→ DATA
==========
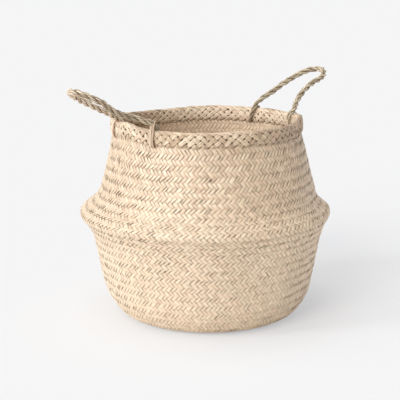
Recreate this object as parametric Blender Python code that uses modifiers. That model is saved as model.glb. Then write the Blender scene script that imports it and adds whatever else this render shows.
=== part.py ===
==========
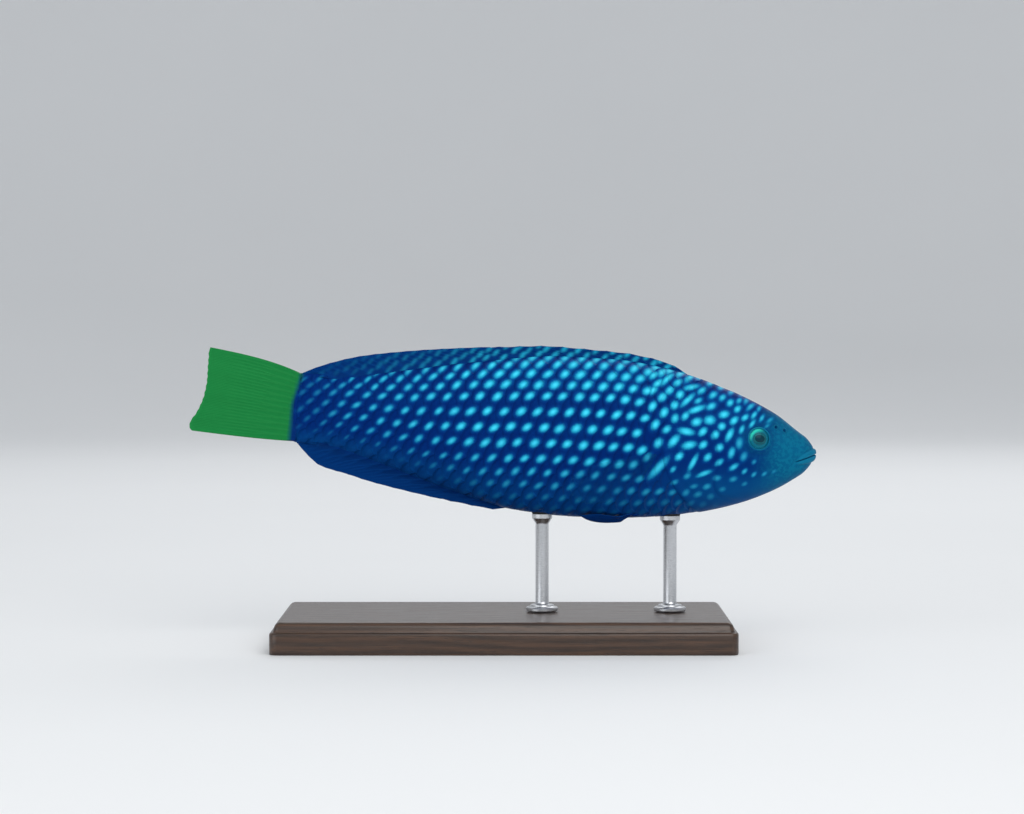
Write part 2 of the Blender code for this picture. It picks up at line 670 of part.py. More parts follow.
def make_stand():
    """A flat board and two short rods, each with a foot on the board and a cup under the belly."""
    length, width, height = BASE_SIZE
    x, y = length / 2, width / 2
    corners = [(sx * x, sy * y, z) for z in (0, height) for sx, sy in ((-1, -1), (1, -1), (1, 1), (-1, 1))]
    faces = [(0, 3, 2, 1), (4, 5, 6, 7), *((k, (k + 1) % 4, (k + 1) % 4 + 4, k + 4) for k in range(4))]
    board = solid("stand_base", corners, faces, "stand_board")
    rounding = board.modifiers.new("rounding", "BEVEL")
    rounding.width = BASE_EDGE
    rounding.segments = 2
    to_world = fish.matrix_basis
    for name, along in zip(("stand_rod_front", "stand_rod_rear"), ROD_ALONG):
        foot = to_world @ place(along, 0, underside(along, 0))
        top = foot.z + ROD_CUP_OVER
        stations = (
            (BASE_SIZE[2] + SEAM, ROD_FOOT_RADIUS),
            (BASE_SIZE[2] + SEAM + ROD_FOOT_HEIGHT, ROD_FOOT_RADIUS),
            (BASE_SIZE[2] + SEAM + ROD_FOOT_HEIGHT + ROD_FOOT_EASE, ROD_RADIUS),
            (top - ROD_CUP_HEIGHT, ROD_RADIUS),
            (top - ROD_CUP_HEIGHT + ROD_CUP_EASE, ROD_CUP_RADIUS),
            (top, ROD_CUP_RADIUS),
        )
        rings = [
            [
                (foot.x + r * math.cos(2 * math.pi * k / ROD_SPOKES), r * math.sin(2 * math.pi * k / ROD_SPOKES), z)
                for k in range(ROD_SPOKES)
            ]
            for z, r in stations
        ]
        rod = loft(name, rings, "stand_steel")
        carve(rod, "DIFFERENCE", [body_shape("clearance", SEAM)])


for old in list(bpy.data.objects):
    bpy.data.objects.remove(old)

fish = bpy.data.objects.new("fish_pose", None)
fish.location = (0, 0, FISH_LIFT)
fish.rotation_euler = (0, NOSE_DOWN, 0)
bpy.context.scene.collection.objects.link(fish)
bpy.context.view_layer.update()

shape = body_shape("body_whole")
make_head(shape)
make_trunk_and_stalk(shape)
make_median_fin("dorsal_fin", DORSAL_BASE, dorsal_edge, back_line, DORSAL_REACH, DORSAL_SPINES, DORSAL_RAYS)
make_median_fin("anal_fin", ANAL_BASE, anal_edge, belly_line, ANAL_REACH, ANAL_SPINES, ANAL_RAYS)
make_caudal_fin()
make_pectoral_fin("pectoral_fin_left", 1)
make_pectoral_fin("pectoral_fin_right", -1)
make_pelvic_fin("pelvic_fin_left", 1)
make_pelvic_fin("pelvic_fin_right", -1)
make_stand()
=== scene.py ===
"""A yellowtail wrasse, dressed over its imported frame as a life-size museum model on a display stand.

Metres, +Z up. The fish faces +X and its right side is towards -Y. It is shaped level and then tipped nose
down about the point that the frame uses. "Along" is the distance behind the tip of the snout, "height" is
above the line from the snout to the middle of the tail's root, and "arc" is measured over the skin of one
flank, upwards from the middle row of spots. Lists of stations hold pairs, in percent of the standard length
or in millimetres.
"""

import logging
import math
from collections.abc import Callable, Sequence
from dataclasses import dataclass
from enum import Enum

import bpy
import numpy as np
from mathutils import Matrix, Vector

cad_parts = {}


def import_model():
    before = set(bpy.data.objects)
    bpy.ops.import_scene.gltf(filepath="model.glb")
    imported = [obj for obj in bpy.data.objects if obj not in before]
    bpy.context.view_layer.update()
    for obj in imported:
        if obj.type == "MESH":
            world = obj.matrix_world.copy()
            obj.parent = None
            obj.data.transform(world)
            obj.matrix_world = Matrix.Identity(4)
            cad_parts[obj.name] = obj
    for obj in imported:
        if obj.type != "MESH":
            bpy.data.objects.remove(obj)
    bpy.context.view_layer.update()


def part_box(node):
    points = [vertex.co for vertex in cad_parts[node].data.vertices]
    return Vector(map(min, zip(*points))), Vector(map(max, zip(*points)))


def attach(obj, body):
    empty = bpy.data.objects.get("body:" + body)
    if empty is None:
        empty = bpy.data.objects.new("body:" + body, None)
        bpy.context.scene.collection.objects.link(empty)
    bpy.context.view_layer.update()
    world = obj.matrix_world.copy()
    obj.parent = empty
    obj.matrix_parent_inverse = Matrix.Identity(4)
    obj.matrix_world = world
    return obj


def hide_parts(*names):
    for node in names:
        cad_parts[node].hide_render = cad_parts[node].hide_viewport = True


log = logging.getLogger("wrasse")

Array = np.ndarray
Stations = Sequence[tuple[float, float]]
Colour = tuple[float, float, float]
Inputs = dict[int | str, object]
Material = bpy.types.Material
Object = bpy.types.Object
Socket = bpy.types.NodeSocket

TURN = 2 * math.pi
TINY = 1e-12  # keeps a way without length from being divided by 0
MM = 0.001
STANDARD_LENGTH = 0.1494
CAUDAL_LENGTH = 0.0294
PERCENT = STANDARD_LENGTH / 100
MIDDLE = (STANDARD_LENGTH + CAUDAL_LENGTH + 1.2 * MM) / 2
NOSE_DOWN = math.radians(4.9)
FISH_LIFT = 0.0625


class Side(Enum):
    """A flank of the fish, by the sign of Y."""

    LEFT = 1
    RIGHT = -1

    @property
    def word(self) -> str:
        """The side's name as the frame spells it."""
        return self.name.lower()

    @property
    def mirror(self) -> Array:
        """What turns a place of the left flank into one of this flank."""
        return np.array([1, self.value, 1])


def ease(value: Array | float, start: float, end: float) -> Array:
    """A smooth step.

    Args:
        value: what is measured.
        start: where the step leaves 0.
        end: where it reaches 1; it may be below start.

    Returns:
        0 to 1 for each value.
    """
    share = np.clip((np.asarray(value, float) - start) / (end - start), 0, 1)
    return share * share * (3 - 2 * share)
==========
→ PROBLEM STATEMENT
Above are the lines; repeat exactly the ones from the line containing "make_head(shape)" down to the line containing "a display stand.", both inclusive.

→ THE RESPONSE
make_head(shape)
make_trunk_and_stalk(shape)
make_median_fin("dorsal_fin", DORSAL_BASE, dorsal_edge, back_line, DORSAL_REACH, DORSAL_SPINES, DORSAL_RAYS)
make_median_fin("anal_fin", ANAL_BASE, anal_edge, belly_line, ANAL_REACH, ANAL_SPINES, ANAL_RAYS)
make_caudal_fin()
make_pectoral_fin("pectoral_fin_left", 1)
make_pectoral_fin("pectoral_fin_right", -1)
make_pelvic_fin("pelvic_fin_left", 1)
make_pelvic_fin("pelvic_fin_right", -1)
make_stand()
=== scene.py ===
"""A yellowtail wrasse, dressed over its imported frame as a life-size museum model on a display stand.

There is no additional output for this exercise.